■ The request ■
Write out, word for word, only the data from its first line to the line containing "one closed form.".

## begin

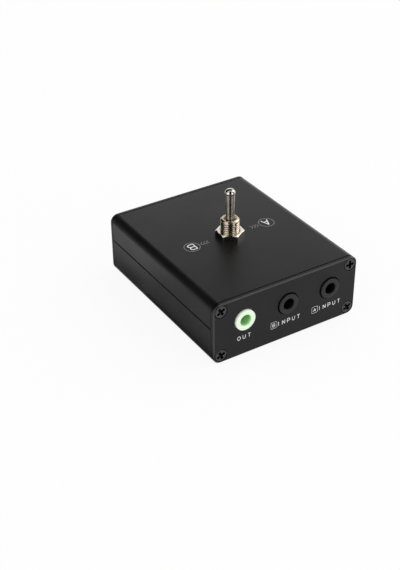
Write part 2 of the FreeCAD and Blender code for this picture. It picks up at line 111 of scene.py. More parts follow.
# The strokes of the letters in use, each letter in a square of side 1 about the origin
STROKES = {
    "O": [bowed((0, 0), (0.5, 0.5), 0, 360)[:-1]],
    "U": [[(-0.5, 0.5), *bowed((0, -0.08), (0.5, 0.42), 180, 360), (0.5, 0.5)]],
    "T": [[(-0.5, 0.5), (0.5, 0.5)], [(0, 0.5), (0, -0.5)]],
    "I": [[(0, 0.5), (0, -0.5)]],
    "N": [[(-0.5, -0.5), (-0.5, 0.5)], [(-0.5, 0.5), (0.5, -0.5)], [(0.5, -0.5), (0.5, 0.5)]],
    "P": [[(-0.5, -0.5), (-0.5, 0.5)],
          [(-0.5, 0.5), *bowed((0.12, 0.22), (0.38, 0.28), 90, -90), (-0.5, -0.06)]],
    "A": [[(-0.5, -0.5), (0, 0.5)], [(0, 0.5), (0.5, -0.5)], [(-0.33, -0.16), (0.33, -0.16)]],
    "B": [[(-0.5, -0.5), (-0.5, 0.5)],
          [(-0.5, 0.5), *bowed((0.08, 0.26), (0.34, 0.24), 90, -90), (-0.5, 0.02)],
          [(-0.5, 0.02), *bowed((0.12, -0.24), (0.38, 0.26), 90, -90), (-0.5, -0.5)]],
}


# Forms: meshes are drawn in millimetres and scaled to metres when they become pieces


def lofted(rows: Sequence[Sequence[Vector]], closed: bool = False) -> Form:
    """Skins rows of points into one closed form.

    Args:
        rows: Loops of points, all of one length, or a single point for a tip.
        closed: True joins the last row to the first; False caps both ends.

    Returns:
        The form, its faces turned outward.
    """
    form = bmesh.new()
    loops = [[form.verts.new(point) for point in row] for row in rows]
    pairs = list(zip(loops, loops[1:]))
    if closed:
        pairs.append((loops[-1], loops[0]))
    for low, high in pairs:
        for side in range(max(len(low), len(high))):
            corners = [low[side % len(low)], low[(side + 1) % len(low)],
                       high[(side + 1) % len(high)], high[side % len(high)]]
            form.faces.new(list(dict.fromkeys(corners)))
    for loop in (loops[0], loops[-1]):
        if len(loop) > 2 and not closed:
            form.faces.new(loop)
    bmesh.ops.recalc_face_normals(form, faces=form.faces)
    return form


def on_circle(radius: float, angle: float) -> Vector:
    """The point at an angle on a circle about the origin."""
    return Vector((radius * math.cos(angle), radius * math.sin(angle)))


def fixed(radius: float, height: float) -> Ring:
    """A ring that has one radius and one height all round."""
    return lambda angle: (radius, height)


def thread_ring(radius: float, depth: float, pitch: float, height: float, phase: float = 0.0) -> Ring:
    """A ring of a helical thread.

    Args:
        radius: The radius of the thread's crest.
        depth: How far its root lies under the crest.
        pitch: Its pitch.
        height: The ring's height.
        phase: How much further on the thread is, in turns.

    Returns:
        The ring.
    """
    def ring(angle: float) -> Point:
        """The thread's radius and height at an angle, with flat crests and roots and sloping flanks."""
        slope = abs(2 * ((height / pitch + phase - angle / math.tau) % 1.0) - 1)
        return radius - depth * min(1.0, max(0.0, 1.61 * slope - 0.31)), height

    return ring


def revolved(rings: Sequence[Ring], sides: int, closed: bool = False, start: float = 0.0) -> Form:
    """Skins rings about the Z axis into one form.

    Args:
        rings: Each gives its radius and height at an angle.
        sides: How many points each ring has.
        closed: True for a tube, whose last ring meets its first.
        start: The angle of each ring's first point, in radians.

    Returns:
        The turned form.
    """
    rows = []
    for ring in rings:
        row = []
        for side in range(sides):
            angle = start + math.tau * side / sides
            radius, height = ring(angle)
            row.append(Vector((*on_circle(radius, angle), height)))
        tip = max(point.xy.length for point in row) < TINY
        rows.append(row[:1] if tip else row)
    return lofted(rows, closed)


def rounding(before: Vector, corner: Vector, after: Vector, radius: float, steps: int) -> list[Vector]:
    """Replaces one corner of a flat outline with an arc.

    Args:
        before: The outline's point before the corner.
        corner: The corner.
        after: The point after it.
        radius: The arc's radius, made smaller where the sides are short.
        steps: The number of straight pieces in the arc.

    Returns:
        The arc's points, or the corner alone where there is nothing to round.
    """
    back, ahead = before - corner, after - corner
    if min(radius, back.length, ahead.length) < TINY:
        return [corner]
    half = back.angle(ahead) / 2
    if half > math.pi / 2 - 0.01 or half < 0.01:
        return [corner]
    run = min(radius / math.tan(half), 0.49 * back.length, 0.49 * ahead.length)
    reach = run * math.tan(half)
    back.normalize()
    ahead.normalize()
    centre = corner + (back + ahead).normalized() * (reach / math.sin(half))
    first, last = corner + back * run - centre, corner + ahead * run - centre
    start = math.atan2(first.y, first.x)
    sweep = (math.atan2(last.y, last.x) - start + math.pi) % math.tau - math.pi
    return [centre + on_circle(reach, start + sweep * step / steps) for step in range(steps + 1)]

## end

■ Answer for this exercise ■
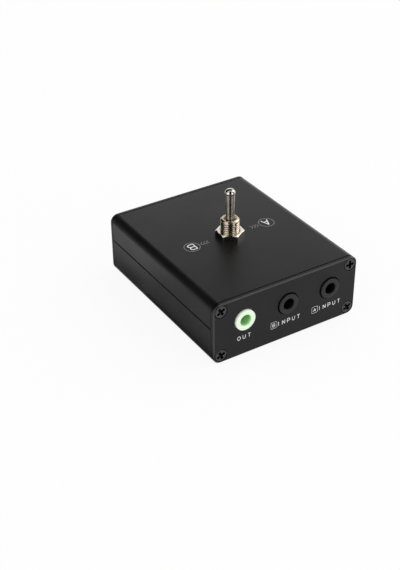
Write part 2 of the FreeCAD and Blender code for this picture. It picks up at line 111 of scene.py. More parts follow.
# The strokes of the letters in use, each letter in a square of side 1 about the origin
STROKES = {
    "O": [bowed((0, 0), (0.5, 0.5), 0, 360)[:-1]],
    "U": [[(-0.5, 0.5), *bowed((0, -0.08), (0.5, 0.42), 180, 360), (0.5, 0.5)]],
    "T": [[(-0.5, 0.5), (0.5, 0.5)], [(0, 0.5), (0, -0.5)]],
    "I": [[(0, 0.5), (0, -0.5)]],
    "N": [[(-0.5, -0.5), (-0.5, 0.5)], [(-0.5, 0.5), (0.5, -0.5)], [(0.5, -0.5), (0.5, 0.5)]],
    "P": [[(-0.5, -0.5), (-0.5, 0.5)],
          [(-0.5, 0.5), *bowed((0.12, 0.22), (0.38, 0.28), 90, -90), (-0.5, -0.06)]],
    "A": [[(-0.5, -0.5), (0, 0.5)], [(0, 0.5), (0.5, -0.5)], [(-0.33, -0.16), (0.33, -0.16)]],
    "B": [[(-0.5, -0.5), (-0.5, 0.5)],
          [(-0.5, 0.5), *bowed((0.08, 0.26), (0.34, 0.24), 90, -90), (-0.5, 0.02)],
          [(-0.5, 0.02), *bowed((0.12, -0.24), (0.38, 0.26), 90, -90), (-0.5, -0.5)]],
}


# Forms: meshes are drawn in millimetres and scaled to metres when they become pieces


def lofted(rows: Sequence[Sequence[Vector]], closed: bool = False) -> Form:
    """Skins rows of points into one closed form.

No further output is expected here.